Begin

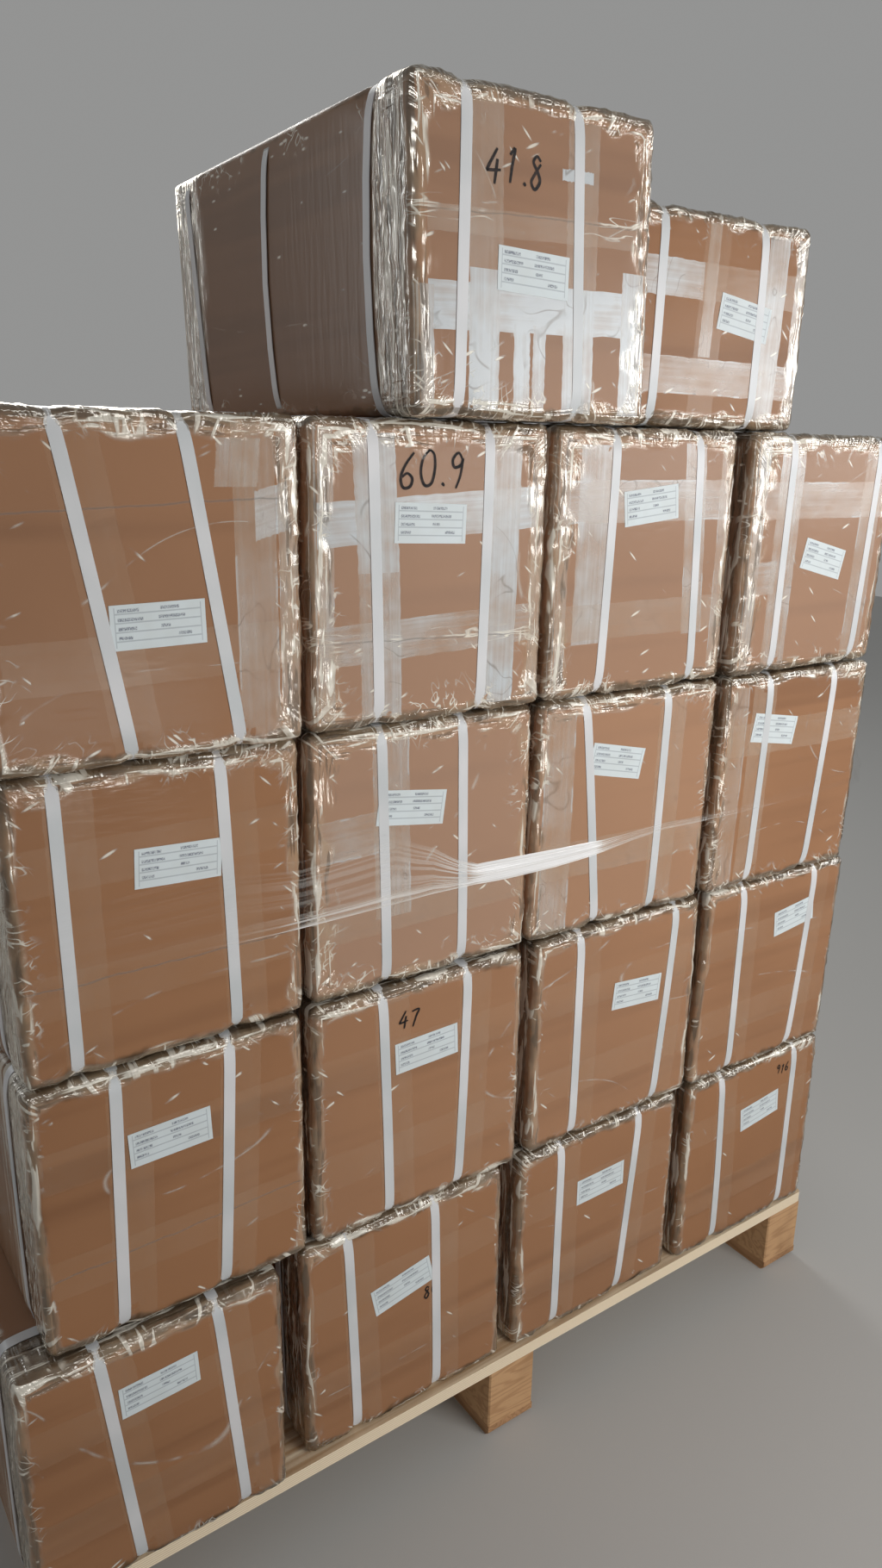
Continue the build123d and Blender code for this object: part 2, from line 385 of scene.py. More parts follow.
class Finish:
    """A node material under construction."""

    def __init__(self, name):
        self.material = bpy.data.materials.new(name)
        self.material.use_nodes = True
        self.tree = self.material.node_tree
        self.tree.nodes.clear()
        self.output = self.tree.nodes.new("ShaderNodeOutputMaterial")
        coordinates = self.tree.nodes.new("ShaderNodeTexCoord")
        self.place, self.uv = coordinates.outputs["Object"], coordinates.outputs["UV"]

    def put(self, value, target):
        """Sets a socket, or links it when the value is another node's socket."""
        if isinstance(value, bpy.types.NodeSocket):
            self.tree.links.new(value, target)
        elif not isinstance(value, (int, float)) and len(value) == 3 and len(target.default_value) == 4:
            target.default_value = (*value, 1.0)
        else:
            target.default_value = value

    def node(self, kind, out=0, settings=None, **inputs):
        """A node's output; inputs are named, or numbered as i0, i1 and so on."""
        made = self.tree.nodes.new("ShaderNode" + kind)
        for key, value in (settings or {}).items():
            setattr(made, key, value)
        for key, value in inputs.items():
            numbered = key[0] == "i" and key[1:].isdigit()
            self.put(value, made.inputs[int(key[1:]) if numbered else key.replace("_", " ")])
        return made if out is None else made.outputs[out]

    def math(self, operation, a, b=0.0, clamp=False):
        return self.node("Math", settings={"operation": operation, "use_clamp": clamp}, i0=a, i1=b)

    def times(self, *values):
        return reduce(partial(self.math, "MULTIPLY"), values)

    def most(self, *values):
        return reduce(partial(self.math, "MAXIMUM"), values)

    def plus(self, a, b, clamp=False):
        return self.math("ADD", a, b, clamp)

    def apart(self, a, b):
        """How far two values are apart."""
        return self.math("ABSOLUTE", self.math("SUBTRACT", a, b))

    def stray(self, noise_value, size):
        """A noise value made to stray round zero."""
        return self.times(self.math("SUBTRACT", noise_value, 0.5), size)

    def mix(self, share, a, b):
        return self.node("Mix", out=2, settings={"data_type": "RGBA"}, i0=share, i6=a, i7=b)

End

WHAT TO WORK ON
Include the first line, the line containing "target.default_value = value", and every line between them, copied exactly from the material above; output no other line.

TASK RESULT
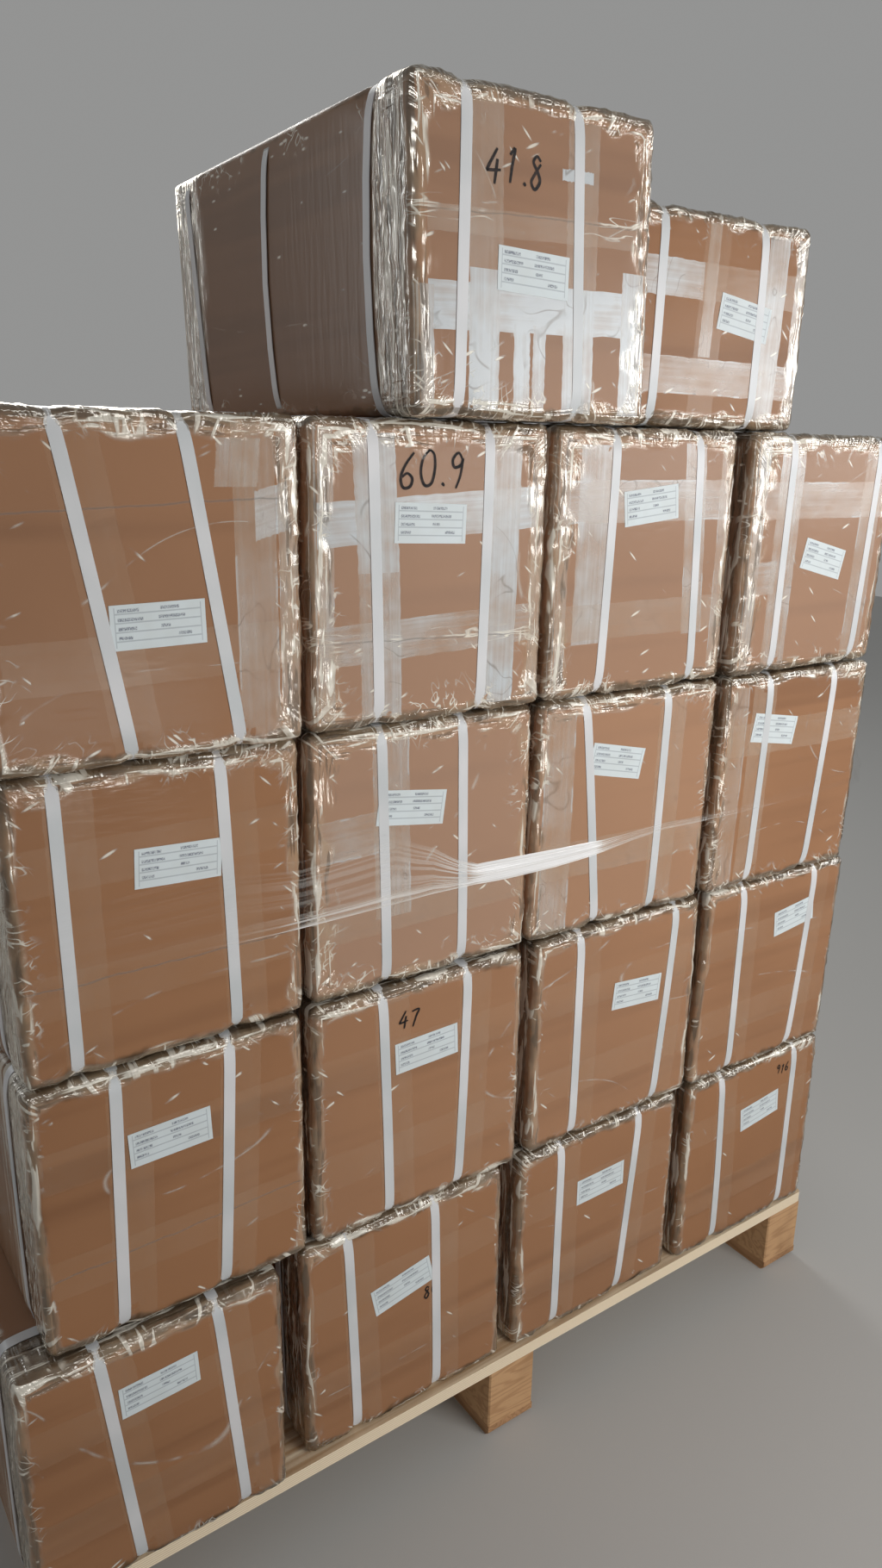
Continue the build123d and Blender code for this object: part 2, from line 385 of scene.py. More parts follow.
class Finish:
    """A node material under construction."""

    def __init__(self, name):
        self.material = bpy.data.materials.new(name)
        self.material.use_nodes = True
        self.tree = self.material.node_tree
        self.tree.nodes.clear()
        self.output = self.tree.nodes.new("ShaderNodeOutputMaterial")
        coordinates = self.tree.nodes.new("ShaderNodeTexCoord")
        self.place, self.uv = coordinates.outputs["Object"], coordinates.outputs["UV"]

    def put(self, value, target):
        """Sets a socket, or links it when the value is another node's socket."""
        if isinstance(value, bpy.types.NodeSocket):
            self.tree.links.new(value, target)
        elif not isinstance(value, (int, float)) and len(value) == 3 and len(target.default_value) == 4:
            target.default_value = (*value, 1.0)
        else:
            target.default_value = value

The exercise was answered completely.